> **WORK INSTRUCTIONS**
Repeat the whole listing below, word for word.

################

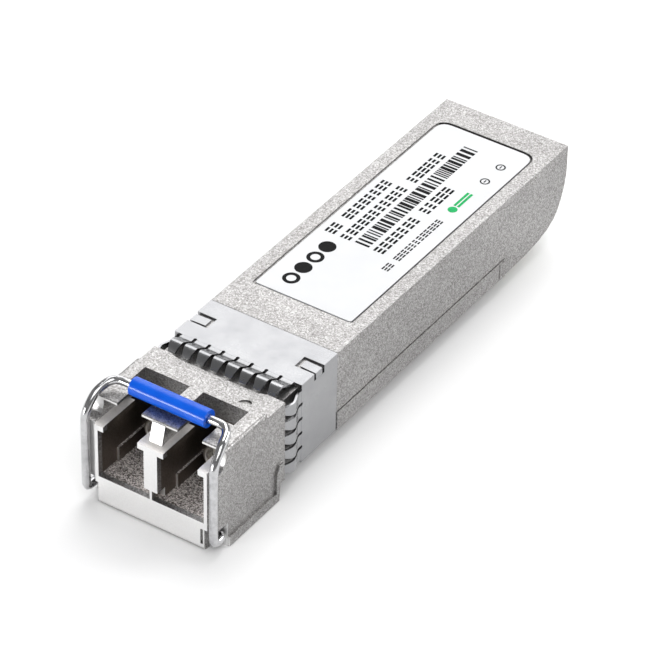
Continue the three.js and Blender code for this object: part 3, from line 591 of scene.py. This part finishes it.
def camera_view(azimuth, elevation, roll, distance, aim, lens):
    """A camera that looks at aim from azimuth (0 looks along +Y) and elevation, in degrees."""
    turn, tilt, lean = (math.radians(angle) for angle in (azimuth, elevation, roll))
    back = Vector((math.sin(turn) * math.cos(tilt), -math.cos(turn) * math.cos(tilt), math.sin(tilt)))
    right = Vector((math.cos(turn), math.sin(turn), 0))
    up = back.cross(right)
    leaned = right * math.cos(lean) + up * math.sin(lean)
    turned = Matrix((leaned, back.cross(leaned), back)).transposed().to_4x4()
    camera = bpy.data.objects.new("camera", bpy.data.cameras.new("camera"))
    camera.data.lens = lens
    camera.data.sensor_width = 36
    camera.data.clip_start = 0.005
    camera.matrix_world = Matrix.Translation(Vector(aim) + back * distance) @ turned
    bpy.context.scene.collection.objects.link(camera)
    bpy.context.scene.camera = camera


def softbox(name, towards, size, watts):
    """A square softbox that faces the module from the direction towards."""
    light = bpy.data.objects.new(name, bpy.data.lights.new(name, "AREA"))
    light.data.shape = "SQUARE"
    light.data.size = size
    light.data.energy = watts
    direction = Vector(towards).normalized()
    light.location = Vector(SOFTBOX_AIM) + direction * SOFTBOX_DISTANCE
    light.rotation_euler = direction.to_track_quat("Z", "Y").to_euler()
    bpy.context.scene.collection.objects.link(light)


def studio(strength):
    world = bpy.data.worlds.new("studio")
    bpy.context.scene.world = world
    world.use_nodes = True
    background = world.node_tree.nodes["Background"]
    background.inputs["Color"].default_value = (1, 1, 1, 1)
    background.inputs["Strength"].default_value = strength


def floor():
    """A plain floor just under the module, so that their faces don't coincide."""
    shape = bmesh.new()
    bmesh.ops.create_grid(shape, x_segments=2, y_segments=2, size=FLOOR_HALF)
    mesh = bpy.data.meshes.new("studio_floor")
    shape.to_mesh(mesh)
    shape.free()
    made = bpy.data.objects.new("studio_floor", mesh)
    made.location.z = CAD_BOX[0][2] - FLOOR_GAP
    bpy.context.scene.collection.objects.link(made)
    paint(made, studio_floor())


# ---------- build ----------

random.seed(7)
camera_view(azimuth=33.479, elevation=37.391, roll=0.96, distance=0.366961,
            aim=(0.001271, -0.003648, 0.007167), lens=231.04)
studio(strength=0.24)
softbox("back_softbox", (-0.44, 0.66, 0.61), size=0.42, watts=1.15)
softbox("top_softbox", (-0.1, 0.35, 1.0), size=0.3, watts=1.1)
softbox("edge_softbox", (0.61, 0.66, 0.44), size=0.26, watts=0.95)
softbox("front_softbox", (-0.44, -0.88, 0.08), size=0.14, watts=1.3)
softbox("fill_softbox", (0.5, -0.6, 1.0), size=0.35, watts=0.95)
floor()
dress_cad_parts()
bending_spring()
print_label()
bpy.context.scene.view_settings.view_transform = "Standard"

################

> **FULL RESPONSE**
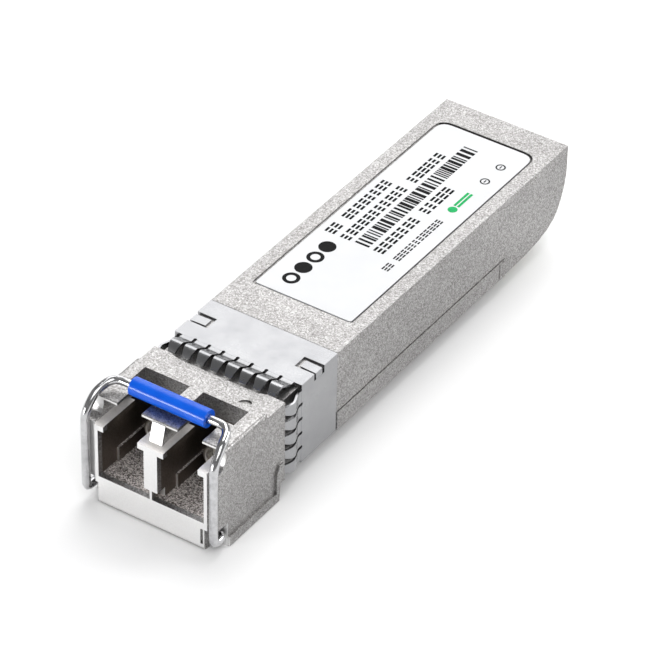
Continue the three.js and Blender code for this object: part 3, from line 591 of scene.py. This part finishes it.
def camera_view(azimuth, elevation, roll, distance, aim, lens):
    """A camera that looks at aim from azimuth (0 looks along +Y) and elevation, in degrees."""
    turn, tilt, lean = (math.radians(angle) for angle in (azimuth, elevation, roll))
    back = Vector((math.sin(turn) * math.cos(tilt), -math.cos(turn) * math.cos(tilt), math.sin(tilt)))
    right = Vector((math.cos(turn), math.sin(turn), 0))
    up = back.cross(right)
    leaned = right * math.cos(lean) + up * math.sin(lean)
    turned = Matrix((leaned, back.cross(leaned), back)).transposed().to_4x4()
    camera = bpy.data.objects.new("camera", bpy.data.cameras.new("camera"))
    camera.data.lens = lens
    camera.data.sensor_width = 36
    camera.data.clip_start = 0.005
    camera.matrix_world = Matrix.Translation(Vector(aim) + back * distance) @ turned
    bpy.context.scene.collection.objects.link(camera)
    bpy.context.scene.camera = camera


def softbox(name, towards, size, watts):
    """A square softbox that faces the module from the direction towards."""
    light = bpy.data.objects.new(name, bpy.data.lights.new(name, "AREA"))
    light.data.shape = "SQUARE"
    light.data.size = size
    light.data.energy = watts
    direction = Vector(towards).normalized()
    light.location = Vector(SOFTBOX_AIM) + direction * SOFTBOX_DISTANCE
    light.rotation_euler = direction.to_track_quat("Z", "Y").to_euler()
    bpy.context.scene.collection.objects.link(light)


def studio(strength):
    world = bpy.data.worlds.new("studio")
    bpy.context.scene.world = world
    world.use_nodes = True
    background = world.node_tree.nodes["Background"]
    background.inputs["Color"].default_value = (1, 1, 1, 1)
    background.inputs["Strength"].default_value = strength


def floor():
    """A plain floor just under the module, so that their faces don't coincide."""
    shape = bmesh.new()
    bmesh.ops.create_grid(shape, x_segments=2, y_segments=2, size=FLOOR_HALF)
    mesh = bpy.data.meshes.new("studio_floor")
    shape.to_mesh(mesh)
    shape.free()
    made = bpy.data.objects.new("studio_floor", mesh)
    made.location.z = CAD_BOX[0][2] - FLOOR_GAP
    bpy.context.scene.collection.objects.link(made)
    paint(made, studio_floor())


# ---------- build ----------

random.seed(7)
camera_view(azimuth=33.479, elevation=37.391, roll=0.96, distance=0.366961,
            aim=(0.001271, -0.003648, 0.007167), lens=231.04)
studio(strength=0.24)
softbox("back_softbox", (-0.44, 0.66, 0.61), size=0.42, watts=1.15)
softbox("top_softbox", (-0.1, 0.35, 1.0), size=0.3, watts=1.1)
softbox("edge_softbox", (0.61, 0.66, 0.44), size=0.26, watts=0.95)
softbox("front_softbox", (-0.44, -0.88, 0.08), size=0.14, watts=1.3)
softbox("fill_softbox", (0.5, -0.6, 1.0), size=0.35, watts=0.95)
floor()
dress_cad_parts()
bending_spring()
print_label()
bpy.context.scene.view_settings.view_transform = "Standard"